Records excerpted from a collection
** Begin **

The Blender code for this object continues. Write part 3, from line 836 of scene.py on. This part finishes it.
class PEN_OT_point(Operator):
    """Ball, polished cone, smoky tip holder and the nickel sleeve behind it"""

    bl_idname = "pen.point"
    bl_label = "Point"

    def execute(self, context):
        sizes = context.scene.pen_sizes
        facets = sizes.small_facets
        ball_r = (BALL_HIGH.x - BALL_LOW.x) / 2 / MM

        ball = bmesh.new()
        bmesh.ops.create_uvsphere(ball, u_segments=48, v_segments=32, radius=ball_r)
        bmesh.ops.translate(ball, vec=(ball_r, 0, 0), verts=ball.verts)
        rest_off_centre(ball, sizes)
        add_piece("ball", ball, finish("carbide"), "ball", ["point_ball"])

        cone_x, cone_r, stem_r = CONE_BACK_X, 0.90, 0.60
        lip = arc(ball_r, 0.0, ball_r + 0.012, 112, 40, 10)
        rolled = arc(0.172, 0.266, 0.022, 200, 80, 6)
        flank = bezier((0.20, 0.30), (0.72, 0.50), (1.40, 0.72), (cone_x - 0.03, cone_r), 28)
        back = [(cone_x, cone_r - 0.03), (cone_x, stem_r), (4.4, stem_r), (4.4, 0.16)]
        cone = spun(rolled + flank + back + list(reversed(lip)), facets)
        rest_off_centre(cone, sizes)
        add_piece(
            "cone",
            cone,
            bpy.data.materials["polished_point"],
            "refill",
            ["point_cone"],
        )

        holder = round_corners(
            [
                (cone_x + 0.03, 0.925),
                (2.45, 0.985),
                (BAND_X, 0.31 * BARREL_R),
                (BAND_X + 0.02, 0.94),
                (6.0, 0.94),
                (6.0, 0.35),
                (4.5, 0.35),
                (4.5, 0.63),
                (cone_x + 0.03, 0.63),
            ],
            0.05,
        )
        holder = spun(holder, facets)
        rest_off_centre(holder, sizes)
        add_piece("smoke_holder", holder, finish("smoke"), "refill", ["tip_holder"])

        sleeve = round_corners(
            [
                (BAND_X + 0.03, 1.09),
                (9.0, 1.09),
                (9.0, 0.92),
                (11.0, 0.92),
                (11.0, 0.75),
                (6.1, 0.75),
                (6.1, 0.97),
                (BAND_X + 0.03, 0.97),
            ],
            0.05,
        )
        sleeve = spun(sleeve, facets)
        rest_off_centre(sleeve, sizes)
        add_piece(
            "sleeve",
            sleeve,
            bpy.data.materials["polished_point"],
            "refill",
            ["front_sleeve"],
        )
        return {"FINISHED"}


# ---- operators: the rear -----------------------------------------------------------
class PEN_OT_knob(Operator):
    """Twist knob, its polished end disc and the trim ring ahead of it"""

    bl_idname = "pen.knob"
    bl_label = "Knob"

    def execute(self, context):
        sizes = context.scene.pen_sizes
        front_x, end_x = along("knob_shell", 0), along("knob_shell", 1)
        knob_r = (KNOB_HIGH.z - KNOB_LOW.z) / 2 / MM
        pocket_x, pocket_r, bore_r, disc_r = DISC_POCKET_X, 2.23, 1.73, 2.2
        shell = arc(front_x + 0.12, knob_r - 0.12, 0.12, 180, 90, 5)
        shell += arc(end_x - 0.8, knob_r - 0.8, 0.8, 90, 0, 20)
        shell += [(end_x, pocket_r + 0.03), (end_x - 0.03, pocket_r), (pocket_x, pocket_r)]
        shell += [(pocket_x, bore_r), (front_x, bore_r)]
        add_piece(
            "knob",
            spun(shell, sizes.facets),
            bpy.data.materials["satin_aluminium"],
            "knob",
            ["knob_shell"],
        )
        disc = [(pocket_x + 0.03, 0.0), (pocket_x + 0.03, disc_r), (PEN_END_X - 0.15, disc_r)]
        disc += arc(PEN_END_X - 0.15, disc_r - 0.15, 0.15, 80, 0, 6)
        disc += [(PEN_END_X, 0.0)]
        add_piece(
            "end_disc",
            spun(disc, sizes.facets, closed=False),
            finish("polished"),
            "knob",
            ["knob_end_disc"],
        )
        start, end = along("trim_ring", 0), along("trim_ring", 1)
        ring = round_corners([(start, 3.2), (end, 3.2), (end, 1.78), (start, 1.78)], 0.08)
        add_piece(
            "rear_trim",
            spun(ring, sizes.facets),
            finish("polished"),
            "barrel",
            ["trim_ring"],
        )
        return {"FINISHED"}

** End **
** Begin **

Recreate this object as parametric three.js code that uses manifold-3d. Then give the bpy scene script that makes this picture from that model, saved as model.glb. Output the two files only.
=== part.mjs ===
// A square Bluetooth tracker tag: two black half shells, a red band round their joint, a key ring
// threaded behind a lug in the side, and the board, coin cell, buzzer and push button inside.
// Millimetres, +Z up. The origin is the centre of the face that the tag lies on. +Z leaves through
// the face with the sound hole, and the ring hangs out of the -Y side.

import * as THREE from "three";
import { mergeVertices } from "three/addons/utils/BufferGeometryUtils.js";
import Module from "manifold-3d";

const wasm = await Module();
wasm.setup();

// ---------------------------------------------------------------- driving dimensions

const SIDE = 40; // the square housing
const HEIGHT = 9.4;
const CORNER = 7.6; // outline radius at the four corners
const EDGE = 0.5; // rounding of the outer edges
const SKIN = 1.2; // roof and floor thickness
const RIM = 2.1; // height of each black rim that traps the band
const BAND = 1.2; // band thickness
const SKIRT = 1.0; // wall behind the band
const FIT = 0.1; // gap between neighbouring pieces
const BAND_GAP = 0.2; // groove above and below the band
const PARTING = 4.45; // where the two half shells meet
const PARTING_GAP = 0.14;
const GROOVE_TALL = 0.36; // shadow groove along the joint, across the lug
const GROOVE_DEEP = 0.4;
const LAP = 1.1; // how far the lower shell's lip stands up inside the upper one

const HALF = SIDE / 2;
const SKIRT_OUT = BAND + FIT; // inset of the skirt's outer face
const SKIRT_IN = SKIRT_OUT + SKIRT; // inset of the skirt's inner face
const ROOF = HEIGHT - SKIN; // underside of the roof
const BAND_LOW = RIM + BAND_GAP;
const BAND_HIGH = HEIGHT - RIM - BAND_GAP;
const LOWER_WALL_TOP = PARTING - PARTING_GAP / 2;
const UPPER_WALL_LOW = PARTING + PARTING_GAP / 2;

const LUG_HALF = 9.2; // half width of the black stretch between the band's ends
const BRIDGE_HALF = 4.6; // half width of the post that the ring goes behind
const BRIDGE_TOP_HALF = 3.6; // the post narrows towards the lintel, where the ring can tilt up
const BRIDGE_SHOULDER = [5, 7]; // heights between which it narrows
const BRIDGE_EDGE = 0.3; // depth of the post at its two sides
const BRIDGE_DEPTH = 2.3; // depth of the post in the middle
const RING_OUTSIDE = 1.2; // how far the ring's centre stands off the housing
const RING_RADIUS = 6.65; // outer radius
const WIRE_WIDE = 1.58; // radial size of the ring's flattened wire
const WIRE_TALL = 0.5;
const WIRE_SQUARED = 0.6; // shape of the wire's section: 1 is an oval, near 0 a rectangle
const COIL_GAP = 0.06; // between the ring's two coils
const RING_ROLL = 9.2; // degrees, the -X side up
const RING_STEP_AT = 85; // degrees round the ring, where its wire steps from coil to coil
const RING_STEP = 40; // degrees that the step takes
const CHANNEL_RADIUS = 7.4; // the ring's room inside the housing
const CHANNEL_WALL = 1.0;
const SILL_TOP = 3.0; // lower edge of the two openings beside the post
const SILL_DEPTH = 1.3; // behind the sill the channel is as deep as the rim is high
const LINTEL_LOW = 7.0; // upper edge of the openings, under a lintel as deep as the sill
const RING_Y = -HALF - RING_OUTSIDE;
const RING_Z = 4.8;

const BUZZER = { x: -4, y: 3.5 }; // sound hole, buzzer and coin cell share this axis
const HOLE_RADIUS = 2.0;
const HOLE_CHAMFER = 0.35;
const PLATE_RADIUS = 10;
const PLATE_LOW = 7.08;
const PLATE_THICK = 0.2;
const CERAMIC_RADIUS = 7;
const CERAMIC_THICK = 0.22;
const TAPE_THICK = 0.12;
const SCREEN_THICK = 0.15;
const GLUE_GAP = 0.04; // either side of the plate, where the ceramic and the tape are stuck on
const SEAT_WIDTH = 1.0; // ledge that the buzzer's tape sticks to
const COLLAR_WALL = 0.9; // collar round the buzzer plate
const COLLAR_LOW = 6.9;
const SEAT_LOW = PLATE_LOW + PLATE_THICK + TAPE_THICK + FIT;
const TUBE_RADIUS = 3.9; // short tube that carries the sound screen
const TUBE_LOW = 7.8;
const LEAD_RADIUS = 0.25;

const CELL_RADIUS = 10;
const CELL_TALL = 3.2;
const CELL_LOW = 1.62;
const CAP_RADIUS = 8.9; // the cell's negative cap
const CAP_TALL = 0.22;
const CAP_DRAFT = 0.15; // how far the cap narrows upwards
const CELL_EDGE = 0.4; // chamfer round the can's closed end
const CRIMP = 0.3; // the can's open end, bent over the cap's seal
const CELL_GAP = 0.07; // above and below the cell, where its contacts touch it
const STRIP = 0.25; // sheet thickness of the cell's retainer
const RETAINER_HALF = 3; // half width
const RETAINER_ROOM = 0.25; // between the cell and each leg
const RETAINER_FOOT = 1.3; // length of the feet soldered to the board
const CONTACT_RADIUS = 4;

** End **

> Task requirements
Extract all lines from the material above that include the word "object".

> Solution for this exercise
The Blender code for this object continues. Write part 3, from line 836 of scene.py on. This part finishes it.
Recreate this object as parametric three.js code that uses manifold-3d. Then give the bpy scene script that makes this picture from that model, saved as model.glb. Output the two files only.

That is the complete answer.